People adept their opinions to it, vote in accord with it, and shape their lives to fit it (Strom; “ why they are biased”). Conclusion: It is quite evident from the above discussion that political communication encompasses each and every aspects of public life. Media covers almost all the areas and so its effects on the population are quite evident especially in the twenty-first century. Political communication affects the society, its people, economy, political process, public diplomacy, culture, attitude, and behaviour and has ability to influence people in general.

It has been widely perceived that political communication most of the time spin the facts and use information in its own way to gain trust of the public but it is not true at times. Public is not simply respond passively to political communication but they are critically and actively shifting, discarding and interpreting the available information. A more educated and literate public is capable of using the more complex range of news sources and party messages to find information they need to make practical political choices.

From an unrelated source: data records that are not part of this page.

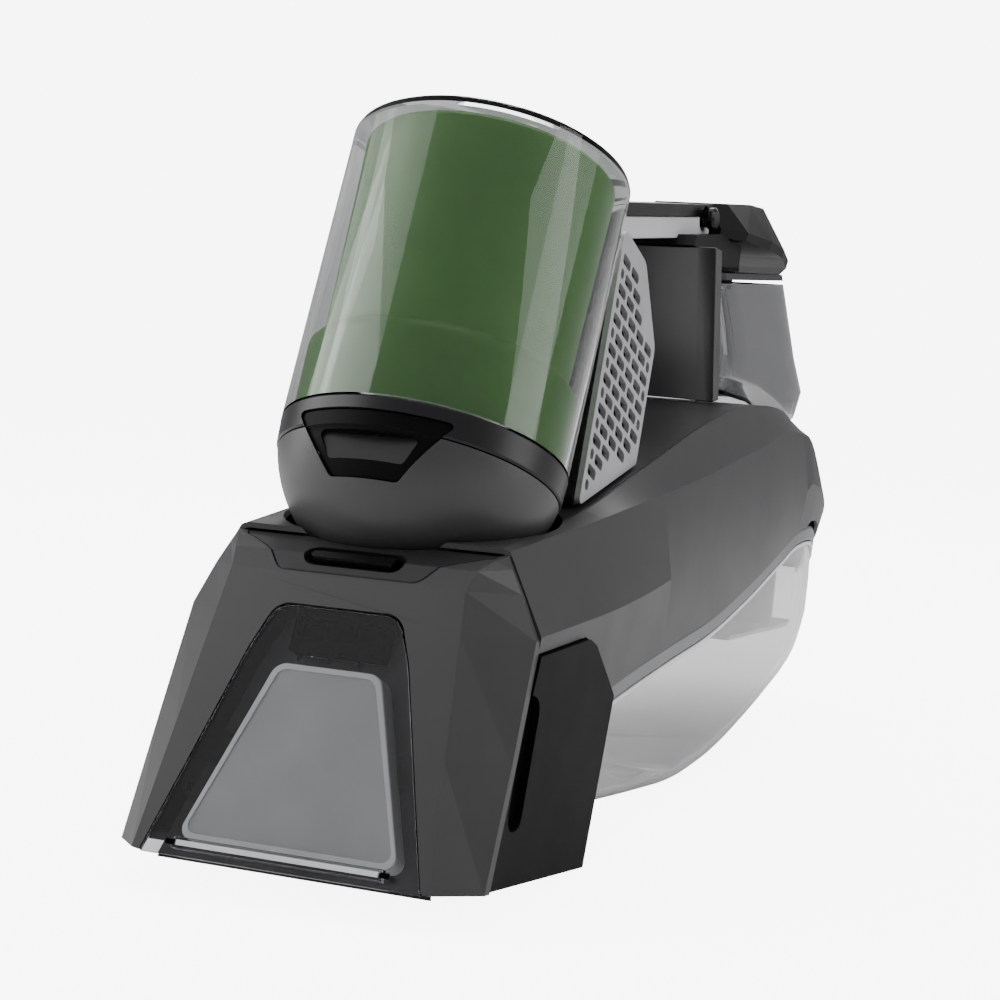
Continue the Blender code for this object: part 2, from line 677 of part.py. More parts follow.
def make_dirty_tank():
    rows = [tank_section(y, along(TANK_BOTTOM, y), along(TANK_TOP, y), 0) for y in TANK_STATIONS]
    thicken(grid("dirty_tank", rows, "clear", close_start=True, close_end=True), 1.8)
    rings = []
    for y in TANK_STATIONS:
        width = tail_width(y) * 0.918
        top = along(TANK_TOP, y)
        rings.append([(width, y, top + GAP), (width, y, top + LID_BAND), (-width, y, top + LID_BAND),
                      (-width, y, top + GAP)])
    lid = grid("tank_lid", rings, "light_grey", close_start=True, close_end=True, closed=True)
    cut(
        lid,
        block("inlet_hole", (31.2, 17.6, 40), (0, 65.9, 52), None),
        rod("outlet_hole", 8, 40, (0, 112, 60), None, sides=20),
    )
    path = [(52.3, 58, 0), (59, 57, -35), (65, 52.5, -70), (67, 46, -90), (67, 30, -90)]
    rows = []
    for y, z, dip in path:
        up = Vector((0, -sin(radians(dip)), cos(radians(dip)))) * 5
        rows.append([(x, y + side * up.y, z + side * up.z) for x, side in
                     ((13.4, -1), (13.4, 1), (-13.4, 1), (-13.4, -1))])
    thicken(grid("tank_inlet", rows, "black_plastic", closed=True), 1.2)
    cage = [(11, 54.4), (11, 33), (6, 33), (6, 34.6), (9.7, 34.6), (9.7, 54.4)]
    turned("float_cage", cage, "light_grey", ROOT, frame((0, 112, 0), (1, 0, 0), (0, 1, 0)), 24)
    rod("tank_float", 9.2, 8, (0, 112, 39), "black_plastic", sides=20)
    slope = tan(radians(PARK_TILT))
    near, far = FOOT_Y - FOOT_LENGTH / 2, FOOT_Y + FOOT_LENGTH / 2
    pad = [(near, 14.0), (near, (near - REST_EDGE_Y) * slope), (far, (far - REST_EDGE_Y) * slope),
           (far, 15.6), (FOOT_Y, 14.2)]
    plate("tank_feet", [pad], -25, 25, "rubber", SIDE_PLANE)
    block("tank_latch", (16, 8, 6.4), (0, LATCH_END_Y, LATCH_Z), "black_plastic")


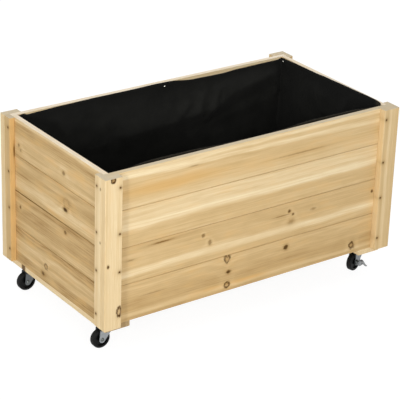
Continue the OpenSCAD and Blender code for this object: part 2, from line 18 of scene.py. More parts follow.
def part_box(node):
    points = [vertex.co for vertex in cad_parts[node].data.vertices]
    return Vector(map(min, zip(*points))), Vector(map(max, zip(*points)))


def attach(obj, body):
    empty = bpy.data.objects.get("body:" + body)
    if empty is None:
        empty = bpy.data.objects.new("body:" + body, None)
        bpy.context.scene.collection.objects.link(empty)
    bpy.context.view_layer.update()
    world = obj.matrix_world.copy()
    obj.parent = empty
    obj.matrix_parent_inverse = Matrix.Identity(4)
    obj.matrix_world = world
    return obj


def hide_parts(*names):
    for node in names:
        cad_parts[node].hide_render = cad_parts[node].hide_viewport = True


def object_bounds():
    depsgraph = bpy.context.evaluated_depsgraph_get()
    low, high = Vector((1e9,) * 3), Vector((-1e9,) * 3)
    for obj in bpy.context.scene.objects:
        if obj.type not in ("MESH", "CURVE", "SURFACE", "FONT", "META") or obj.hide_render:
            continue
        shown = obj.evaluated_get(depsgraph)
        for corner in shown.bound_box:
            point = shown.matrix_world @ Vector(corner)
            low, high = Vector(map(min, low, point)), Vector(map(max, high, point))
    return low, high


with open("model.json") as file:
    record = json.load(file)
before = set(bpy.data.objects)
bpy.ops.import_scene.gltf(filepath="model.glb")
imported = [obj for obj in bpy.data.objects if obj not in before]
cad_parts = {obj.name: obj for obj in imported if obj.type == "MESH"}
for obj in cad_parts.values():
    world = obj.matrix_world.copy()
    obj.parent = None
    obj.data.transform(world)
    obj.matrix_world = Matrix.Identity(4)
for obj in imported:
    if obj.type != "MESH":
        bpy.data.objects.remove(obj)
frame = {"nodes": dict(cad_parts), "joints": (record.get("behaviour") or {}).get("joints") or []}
cad_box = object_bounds()
nodes = frame["nodes"]

# %% [markdown]
# ## Sizes taken from the solids
#
# Wood grain runs along a board and the knots sit at fixed places on it, so
# the finishes need to know where the walls are. Reading those places from
# the solids keeps the finishes right when a size changes. Wood is easier to
# think of in millimetres, so the finishes turn metres into those.

# %% Measure the box
MM = 1000
LENGTH = cad_box[1].x - cad_box[0].x
DEPTH = cad_box[1].y - cad_box[0].y
RIM = cad_box[1].z
WALL_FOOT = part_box("front_board_1")[0].z
LEFT_END = cad_box[0].x
FRONT_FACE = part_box("front_board_1")[0].y
LEFT_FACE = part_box("left_board_1")[0].x
BACK_EDGE = cad_box[1].y
print(f"box {LENGTH:.3f} x {DEPTH:.3f} m, rim at {RIM:.3f} m")

# %% [markdown]
# ## Camera
#
# The picture was taken with a long lens, from the front left and a little
# above. The angles and the distance come from fitting the box's straight
# edges and the rows of nails; the camera leans by two degrees.

# %% Set up the camera
AZIMUTH, ELEVATION, LEAN = -36.08, 24.63, 1.95
CAMERA_PLACE = Vector((-2.4417, -3.3534, 2.1284))
LENS, SENSOR = 157.05, 36
NEAREST, FARTHEST = 0.05, 60


def set_camera():
    data = bpy.data.cameras.new("camera")
    data.lens, data.sensor_width = LENS, SENSOR
    data.clip_start, data.clip_end = NEAREST, FARTHEST
    camera = bpy.data.objects.new("camera", data)
    bpy.context.scene.collection.objects.link(camera)
    a, e, lean = (math.radians(v) for v in (AZIMUTH, ELEVATION, LEAN))
    forward = Vector((-math.sin(a) * math.cos(e), math.cos(a) * math.cos(e),
                      -math.sin(e)))
    level = Vector((math.cos(a), math.sin(a), 0))
    upright = level.cross(forward)
    right = level * math.cos(lean) + upright * math.sin(lean)
    up = right.cross(forward)
    turn = Matrix((right, up, -forward)).transposed()
    camera.matrix_world = Matrix.Translation(CAMERA_PLACE) @ turn.to_4x4()
    bpy.context.scene.camera = camera
    return camera


camera = set_camera()
print("camera looks along", tuple(round(v, 3) for v in
                                  camera.matrix_world.col[2].xyz * -1))

# %% [markdown]
# ## Shader maths as Python
#
# A wood pattern needs a lot of arithmetic between nodes. The small class
# below wraps a socket so that `1 - mask` or `height / 40` adds the Math node
# for it. Any other kind of node comes from one method of the finish. A
# constant is written straight into the socket that needs it.


# %% Helpers for materials
class Value:
    """A number that varies over the surface."""

    def __init__(self, finish, socket):
        self.finish, self.socket = finish, socket

    def math(self, operation, *others, flipped=False):
        values = [self, *others]
        if flipped:
            values.reverse()
        return Value(self.finish, self.finish.node(
            "Math", {"operation": operation}, *values).outputs[0])

    def __add__(self, other):
        return self.math("ADD", other)

    def __sub__(self, other):
        return self.math("SUBTRACT", other)

    def __rsub__(self, other):
        return self.math("SUBTRACT", other, flipped=True)

    def __mul__(self, other):
        return self.math("MULTIPLY", other)

    def __truediv__(self, other):
        return self.math("DIVIDE", other)

    def __rtruediv__(self, other):
        return self.math("DIVIDE", other, flipped=True)

    def __pow__(self, other):
        return self.math("POWER", other)

    __radd__, __rmul__ = __add__, __mul__

    def most(self, other):
        return self.math("MAXIMUM", other)

    def clamped(self):
        self.socket.node.use_clamp = True
        return self


def srgb(*channels):
    """A colour as painters write it, 0 to 255, made linear."""
    def linear(c):
        c /= 255
        return c / 12.92 if c <= 0.04045 else ((c + 0.055) / 1.055) ** 2.4
    return (*[linear(c) for c in channels], 1)


class Finish:
    """A material with one Principled shader, built node by node."""

    def __init__(self, name, **constants):
        self.material = bpy.data.materials.new(name)
        self.material.use_nodes = True
        self.tree = self.material.node_tree
        self.shader = self.tree.nodes["Principled BSDF"]
        for socket, value in constants.items():
            self.shader.inputs[socket.replace("_", " ")].default_value = value

    def feed(self, node, place, value):
        """Links a socket, or writes a constant, into one of a node's inputs."""
        if isinstance(value, Value):
            value = value.socket
        if isinstance(value, bpy.types.NodeSocket):
            self.tree.links.new(value, node.inputs[place])
        elif value is not None:
            node.inputs[place].default_value = value

    def node(self, kind, settings=None, *values, **named):
        made = self.tree.nodes.new("ShaderNode" + kind)
        for key, value in (settings or {}).items():
            setattr(made, key, value)
        for place, value in enumerate(values):
            self.feed(made, place, value)
        for key, value in named.items():
            self.feed(made, key.replace("_", " "), value)
        return made

    def link(self, name, value):
        self.feed(self.shader, name, value)

    def place(self):
        """The surface point in millimetres: x, y and z."""
        point = self.node("TexCoord").outputs["Object"]
        scaled = self.node("VectorMath", {"operation": "SCALE"}, point,
                           Scale=MM)
        parts = self.node("SeparateXYZ", None, scaled.outputs[0])
        return [Value(self, s) for s in parts.outputs]

    def noise(self, x, y, z, detail=2, rough=0.5):
        vector = self.node("CombineXYZ", None, x, y, z)
        made = self.node("TexNoise", {"noise_dimensions": "3D"},
                         vector.outputs[0], Scale=1, Detail=detail,
                         Roughness=rough)
        return Value(self, made.outputs[0])

    def even_noise(self, point, size, detail=2, rough=0.5):
        """Noise of the same size, in millimetres, in every direction."""
        return self.noise(*(v / size for v in point), detail, rough)

    def mix(self, amount, first, second):
        """A Mix node has inputs for each kind of data; 6 and 7 are colours."""
        made = self.node("Mix", {"data_type": "RGBA"})
        for place, value in ((0, amount), (6, first), (7, second)):
            self.feed(made, place, value)
        return made.outputs[2]

    def ramp(self, value, stops):
        made = self.node("ValToRGB", None, value)
        ramp = made.color_ramp
        while len(ramp.elements) < len(stops):
            ramp.elements.new(0.5)
        for element, (place, colour) in zip(ramp.elements, stops):
            element.position = place
            element.color = colour
        return made.outputs[0]

    def bump(self, height, strength, distance):
        made = self.node("Bump", None, Strength=strength, Distance=distance,
                         Height=height)
        self.link("Normal", made.outputs[0])


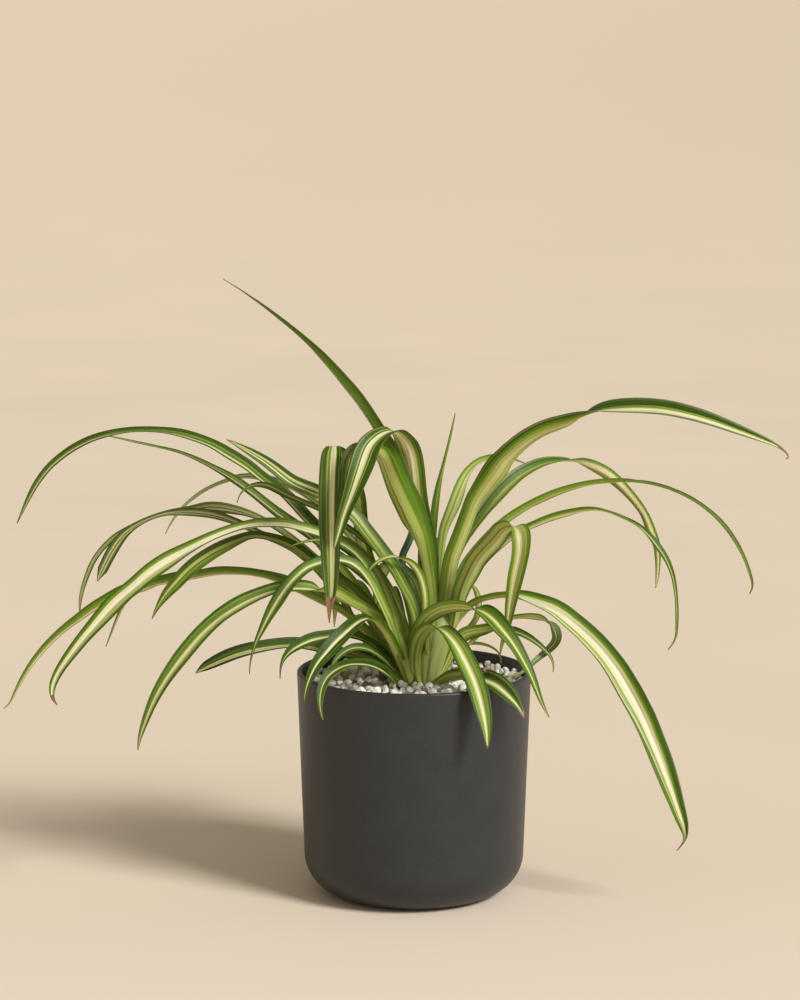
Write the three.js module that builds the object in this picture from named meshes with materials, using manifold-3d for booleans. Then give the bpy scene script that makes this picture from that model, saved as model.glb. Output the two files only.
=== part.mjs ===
// Potted spider plant: a dark straight-sided pot filled with soil, a layer of pale
// pebbles on the soil, three crowns of sheathed leaf bases and forty-seven strap leaves.
// Units are millimetres, +Z is up, the origin is the centre of the pot's flat underside.
// Seen from the front, the viewer looks along +Y and +X is to the right.
import * as THREE from 'three';
import { mergeVertices } from 'three/addons/utils/BufferGeometryUtils.js';
import Module from 'manifold-3d';

// ---- pot ----
const POT_HEIGHT = 135;
const RIM_RADIUS = 70;
const BODY_RADIUS = 66;          // where the bottom rounding starts
const BOTTOM_ROUNDING = 24;
const BASE_RADIUS = BODY_RADIUS - BOTTOM_ROUNDING;
const WALL = 3;
const FLOOR = 4;
const LIP = 1.4;                 // rounding of the lip
const POT_SEGMENTS = 64;

// ---- fill ----
const GAP = 0.3;                 // clearance between touching pieces
const SOIL_TOP = 118;
const PEBBLE_TOP = 126;
const PEBBLE_RELIEF = 1.3;
const PEBBLE_RINGS = 11;
const PEBBLE_SEGMENTS = 44;

// ---- leaves ----
const LEAF_KEEL_THICKNESS = 1.0;
const LEAF_EDGE_BASE = 0.5;      // keel thickness of the narrowest part
const LEAF_EDGE_GAIN = 0.12;     // and how fast it grows with the width

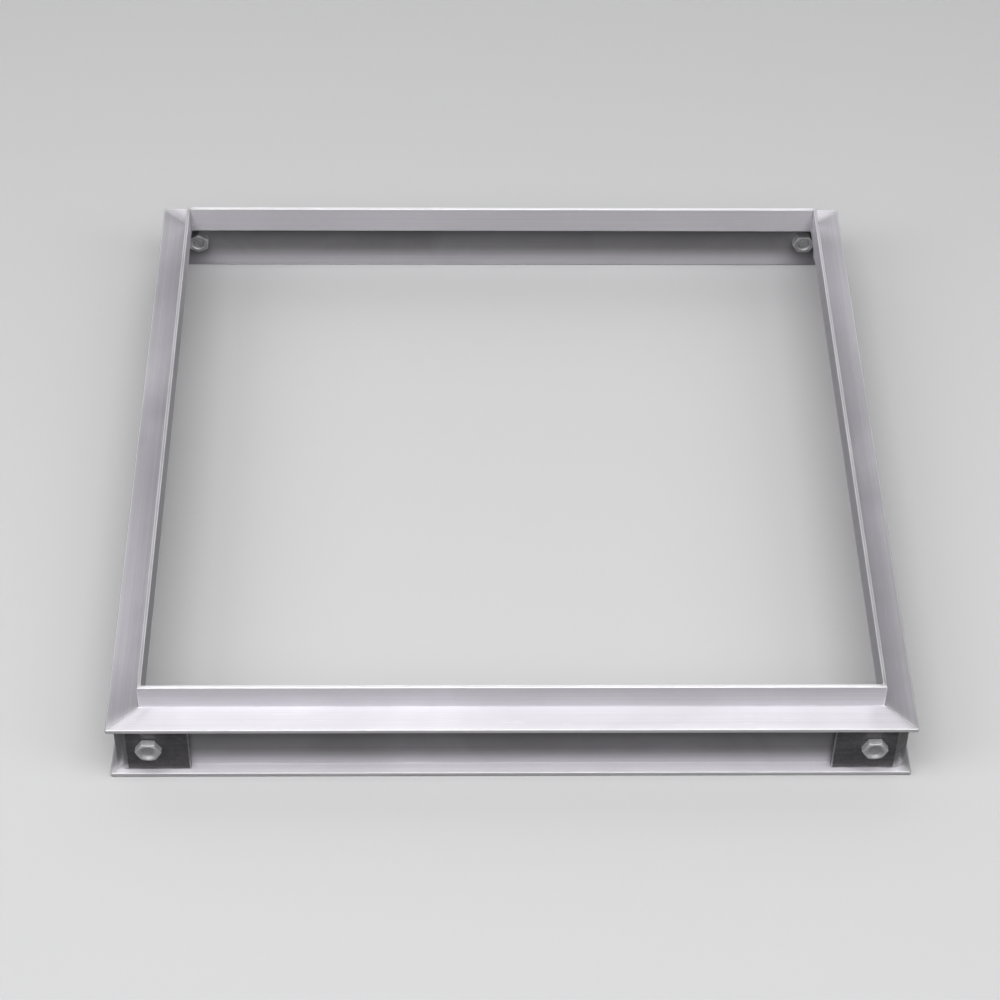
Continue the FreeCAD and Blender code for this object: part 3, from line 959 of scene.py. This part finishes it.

Political communication generally increases knowledge about government policies and practices and develop political attitude. There are many deep-rooted flaws embedded in the structure of media such as private control, monopoly, profit motive and flow of money. Unless we could not be able to weed out these flaws, transparency and effectiveness of political communication could not be achieved. If we stop blaming the media coverage of politics and directed attention to the problems themselves perhaps effective remedies would be more forthcoming.